Saturday, April 11, 2015

subscription based music service taking over Yuan (Danny) Xu

The music industry is going through some of the most significant changes in retailing models in recent years. Ever since the start of internet era, we have seen challenges of piracy, P2P circulation that the music industry has been combat for years. However, this transformation of the revenue model might have just crushed the traditional record selling retailing model. 

The market seems to be very optimistic about Spotify's future. According to WSJ:

Analysts at Manhattan Ventures Partners forecast Spotify had 2014 revenue of $1.3 billion, meaning the company is being valued at about 6.5 times its revenue. That is higher than Pandora, which is trading at about 3.9 times its 2014 revenue of $920.8 million.

Spotify is also valued at roughly the same amount that SoftBank Corp. offered to pay Vivendi SA to acquire Universal Music Group in 2013. Vivendi rejected that $8.5 billion deal. EMI Group—the smallest of the four global music companies—was split into two and sold collectively for $4.1 billion in 2012.

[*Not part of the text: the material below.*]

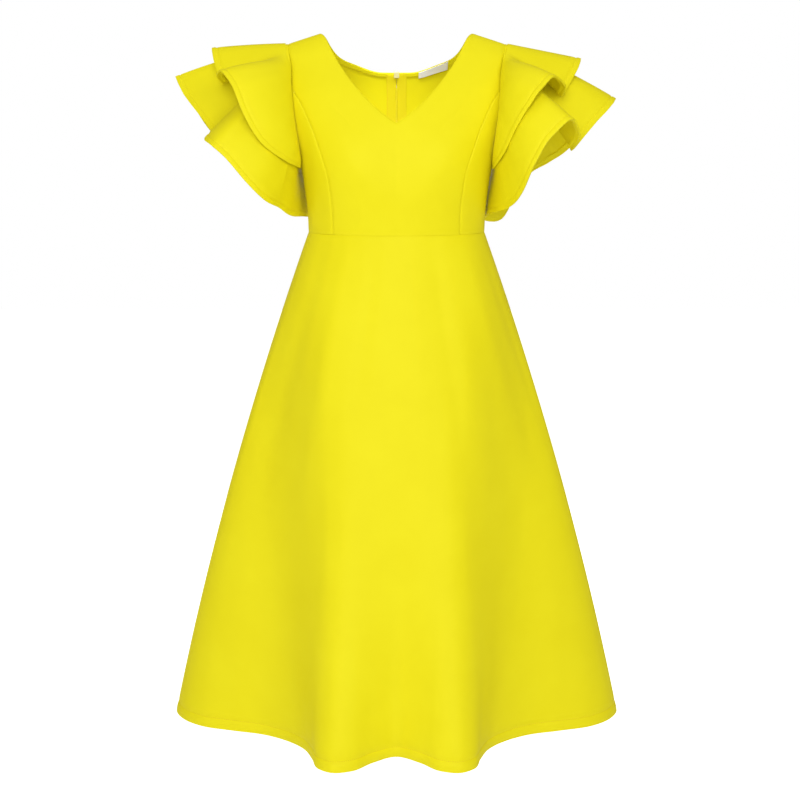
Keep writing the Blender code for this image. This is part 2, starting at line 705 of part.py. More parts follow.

Spotify was valued at more than $5 billion last September, according to filings by GSV Capital Corp., a private investment fund that owns the shares.

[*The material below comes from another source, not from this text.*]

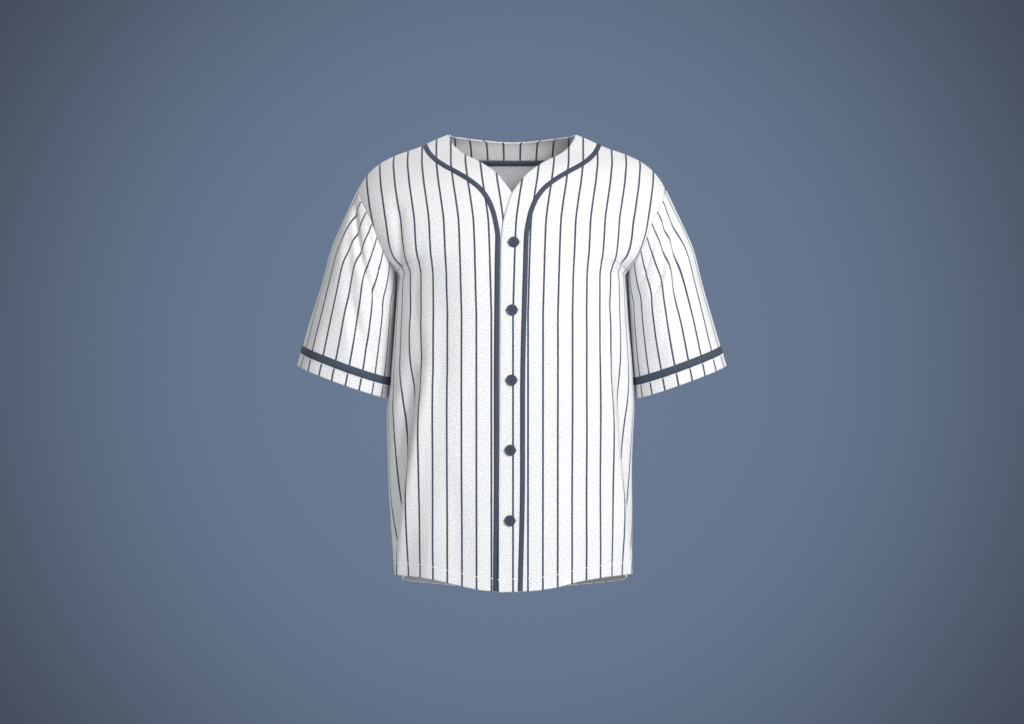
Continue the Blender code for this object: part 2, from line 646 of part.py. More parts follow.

Spotify is raising another $400 Million which put their evaluation at $8.4 Billion now. According to WSJ:

The deal would place Spotify in the upper ranks of the world’s most highly valued private tech companies. Goldman Sachs Group Inc. and an Abu Dhabi sovereign-wealth fund have agreed to invest in the round, and Spotify has held talks with a range of asset managers and venture-capital firms around the globe, the people said.

The terms have been set and the funding round is expected to close in the coming weeks, one of the people said. Nine-year-old Spotify, which previously raised more than $500 million in equity funding, hasn’t established any timeline for a possible IPO.

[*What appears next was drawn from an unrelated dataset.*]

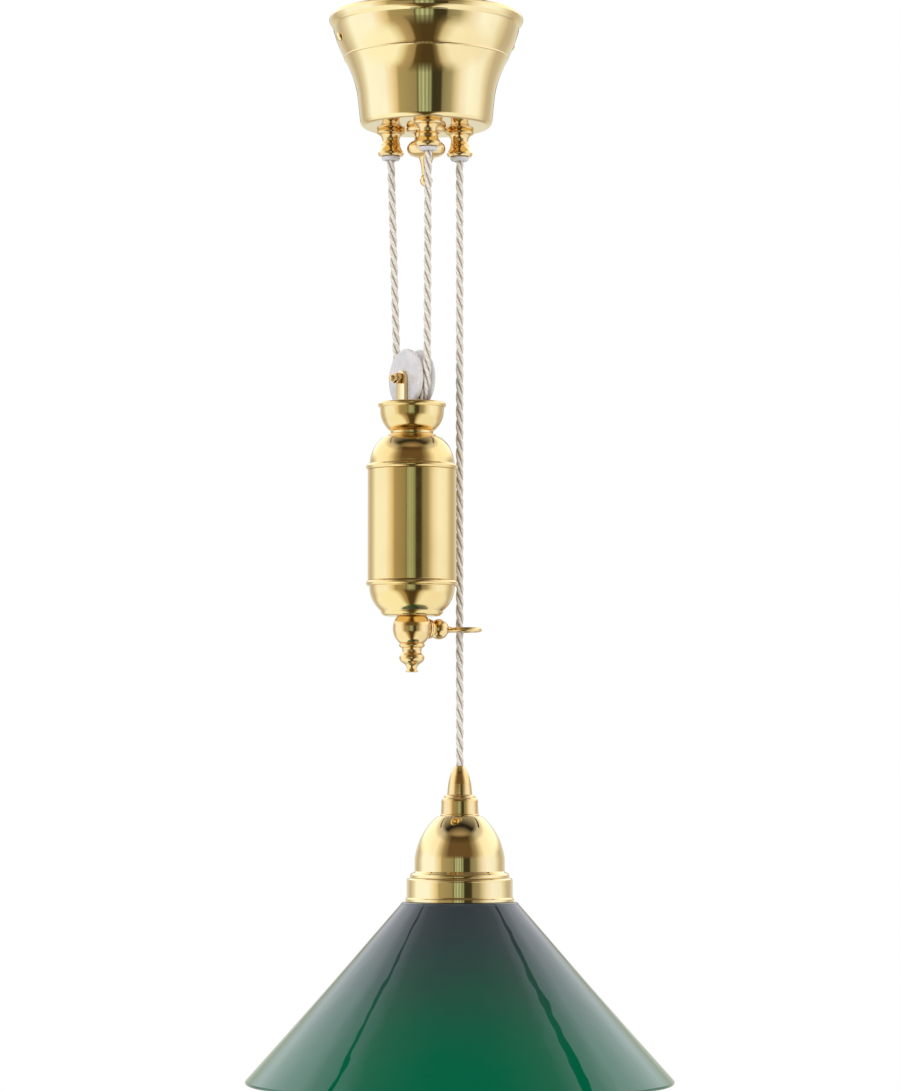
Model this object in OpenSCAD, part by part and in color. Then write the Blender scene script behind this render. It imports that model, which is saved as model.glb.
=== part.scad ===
// Rise and fall pendant: ceiling cup, counterweight on a running cord, and a lamp with a cased glass shade.
// Origin: centre of the cup's rim on the ceiling. +Z up, +X right, -Y towards the viewer. Millimetres.

/* [Ceiling cup] */
// Radius of the cup's rolled rim against the ceiling
cup_rim_r = 57; // [54:0.5:66]
// Height of the cup
cup_h = 66.5; // [58:0.5:74]
// Wall of the spun brass cup
cup_wall = 1.2; // [0.8:0.1:1.8]
// Height of the rolled rim band
cup_lip_h = 7; // [5:0.5:9]
// Step in from the rim band to the neck under it
cup_lip_inset = 2.3; // [1:0.1:3]
// Radius of the cup at its crease
cup_crease_r = 48; // [45:0.5:50]
// Drop from the ceiling to the crease
cup_crease_drop = 25.5; // [20:0.5:28]
// Radius of the cup at its waist
cup_waist_r = 40.5; // [39.5:0.5:44]
// Drop from the ceiling to the waist
cup_waist_drop = 48; // [40:0.5:52]
// Radius of the flat floor of the cup
cup_floor_r = 38.9; // [37:0.1:39.4]
// Rounding between the floor and the side
cup_edge_r = 3.4; // [1:0.1:4]

/* [Ceiling strap] */
// Width of the steel strap that is fixed to the ceiling
strap_w = 20; // [16:0.5:24]
// Thickness of the strap and its two ears
strap_t = 2.5; // [1.5:0.1:3]
// Turn of the strap, with its ears and side screws, from the X axis
strap_turn = 16.5; // [0:0.5:30]
// Circle of the two ceiling fixing holes
fixing_pcd = 51; // [46:0.5:60]
// Radius of a ceiling fixing hole
fixing_hole_r = 2.25; // [1.8:0.05:3]
// Width of an ear
ear_w = 10; // [8:0.5:12]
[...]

This evaluation again probes people to think about the changing business landscape in the music industry. The idea has been floating around that the millennials in general have a stronger preference for shared economy compared to owned economy. For example, for city residents, Zipcar has become a popular choice due to its simplicity and no hassle for parking, car registering, insurance, etc. Music industry, similarly, has moved along that trajectory in response to the demand of the young customer groups. With lowered prices for data usage and internet access, streaming has become feasible without much cost. This accommodates people's need to constantly trying out new music which, preferably, are similar to their existing stock. However, this new business model are impacting the traditional record sales significantly. The possibility to access millions of songs instead of buying all of them educates consumers today to give up their purchase intentions, therefore reduce the overall revenue stream for record companies. It provides both challenges and opportunities for these big name traditional entertainment companies to rethink their business strategy, maybe it is still not too late to join the crowd?